Истанбул

Jan 10, 2019 18:09

И это была последняя ночь в Стамбуле.
Во мне плескалась ракия и слёзы, а надо мной чайки метались в небе, как белобрюхие панические рыбы.



У меня до сих пор горько во рту от пахлавы и щербета, а в глазах рябит от огней и лиц.
Я не купила себе юбку - яркую, как середина лета, - мне казалось, что я её недостойна, и это всем станет ясно, как только они посмотрят на нас с юбкой.

Душа моя, я пела с какой-то странной женщиной в странном ресторанчике, представь!
Правда, пела, хотя этого никто не слышал, только она знала, что пою.
Но сначала послушай.

Тут так.

Надо идти по Истиклялю - это имя улицы, такое хрупкое бьющееся имя, ты подумай, а потом вдруг смертельно устать от всего, от чужого веселья, от огней; и тогда сразу свернуть в один из переулков и изнемочь уже от тесноты и жаровень, и гула голосов, и чужой речи, и запахов еды, таких густых, что ты пробиваешься через них и выходишь, пошатываясь, навсегда сытый, вот тогда и будет этот ресторанчик, душа моя.



И в ресторанчике будет его хозяин - гибкий седой мужчина, носастый, улыбчивый.
И будут сидеть его гости за столиком, практически на улице, и будет опять сидеть она. Ты поймёшь, что это она, у неё вульгарный смех и затравленный взгляд.
Она немолодая, густо накрашенная с оголёнными плечами и глубоким декольте. Она подзывает к себе каких-то оборванных уличных музыкантов, машет им, будто ищет спасения, и они подходят спасать, и она начинает петь.

Она поёт про родство и сиротство.

Про то, как прекрасна свобода быть жалкой и всё потерявшей.

Как мучительно ждать, когда на плечо опустится ладонь, но ложится только загар.

И это неосуществившееся незагорелое место на твоём плече и есть вся твоя тайна.

Твоя слабость.

Твоя отвага.

Твоя злость, и просьба, которую никто никогда не расслышит...
...и правильно сделает, правильно сделает.



Она пела, и я не понимала, как люди вокруг оставались живыми под этот её голос, который бился о стены и поднимался вверх к чёрному низкому небу над Истиклялем.

Пела про любовь, конечно, пела кому-то далёкому, заговаривала судьбу.

Давай убежим, - пела она, - давай убежим ото всех и станем ходить всюду вместе, держась за руки, и это будет вечно, то есть год или два, а потом ты закрутишь с красивой официанткой, станешь пропадать в её ресторанчике, а я с горя решу топиться, но передумаю и заведу шашни с дрессировщиком тигров и уже почти убегу с ним и тиграми, а ты уже почти перенесёшь все свои вещи к официантке, но вдруг как-то вечером мы, уже совсем чужие, случайно встеримся, посмотрим друг на друга и, не говоря ни слова, соберём наши манатки и уедем ночным автобусом. Уедем вместе в другой город, где всё повторится, и ещё повторится, но мы, в конце концов, обязательно будем уезжать ночным автобусом. Вместе.
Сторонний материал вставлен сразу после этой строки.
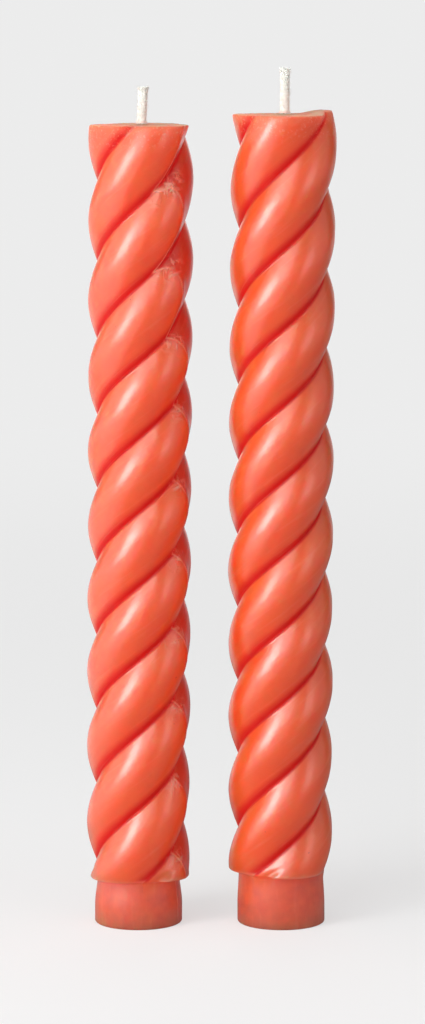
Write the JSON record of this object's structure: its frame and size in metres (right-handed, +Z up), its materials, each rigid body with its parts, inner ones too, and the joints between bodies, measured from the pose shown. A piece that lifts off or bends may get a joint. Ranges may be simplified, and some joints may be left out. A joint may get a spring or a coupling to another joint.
{
  "type": "twist candle pair",
  "caption": "Spiral dinner candles side by side: twisted wax columns on round holder plugs, each poured round a braided cotton wick.",
  "frame": {"origin": "on the standing surface, halfway between the two candles", "axes": "+Z up along the candles, +X from the left candle to the right one, the front towards -Y"},
  "size_m": [0.062, 0.0262, 0.2133],
  "materials": {
    "wax": "satin",
    "cotton_wick": "matte"
  },
  "bodies": {
    "left_candle": {"left_wax_casting": "wax", "left_wick": "cotton_wick"},
    "right_candle": {"right_wax_casting": "wax", "right_wick": "cotton_wick"}
  },
  "joints": [
    {"name": "right_candle_lift", "type": "slide", "parent": "left_candle", "child": "right_candle", "axis": [0, 0, 1], "range_m": [0, 0.22]}
  ]
}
Наверное, именно это она и говорила, я не знаю языка, а я смотрела на неё сверху с балкончика над залом, облокотившись на перила смотрела.



И я отвечала ей по-русски: знаешь, ты пой, - говорила я, - потому что когда ты поёшь так хрипло и фальшиво, я могу не думать ни о чём.

Я ей говорила: знаешь, вот кончается день, а с ним и город, и завтра станет всё другое, и я сяду в металлическую странную птицу, и она сделает вид, что летит, а на самом деле рабочие в спецовках просто передвинут декорации, и я забуду тебя, обязательно забуду, иначе станет больно жить.

Она была жалкая и красивая одновременно, и она купила венок, душа моя. Мимо бегали дети, продавали венки из цветов.

И она подозвала и купила себе венок.

И надела.

И сама расплатилась за него.

А ведь пятеро мужчин сидели с ней за одним столом.

Они кивали ей, улыбались, подливали в её стакан, но никто из них не дёрнулся, когда она полезла в свою сумочку за деньгами - и это ужасно неправильно.

Женщины не должны сами покупать себе такие венки. Как и такие юбки. Юбки, похожие на пёстрое лето, не покупаются просто так, от скуки, от много денег, особенно если ты не носишь юбки; я говорила себе: пойми, ну это смешно, мне её никак нельзя.

А эта женщина, потерянная сестра, она хрипло пела, будто кричит и плачет, и всё понимала про юбку, про чаек, про судьбу и тоску, слишком много понимала, в этом своём венке, чтобы я могла там оставаться, душа моя, слышишь ли?!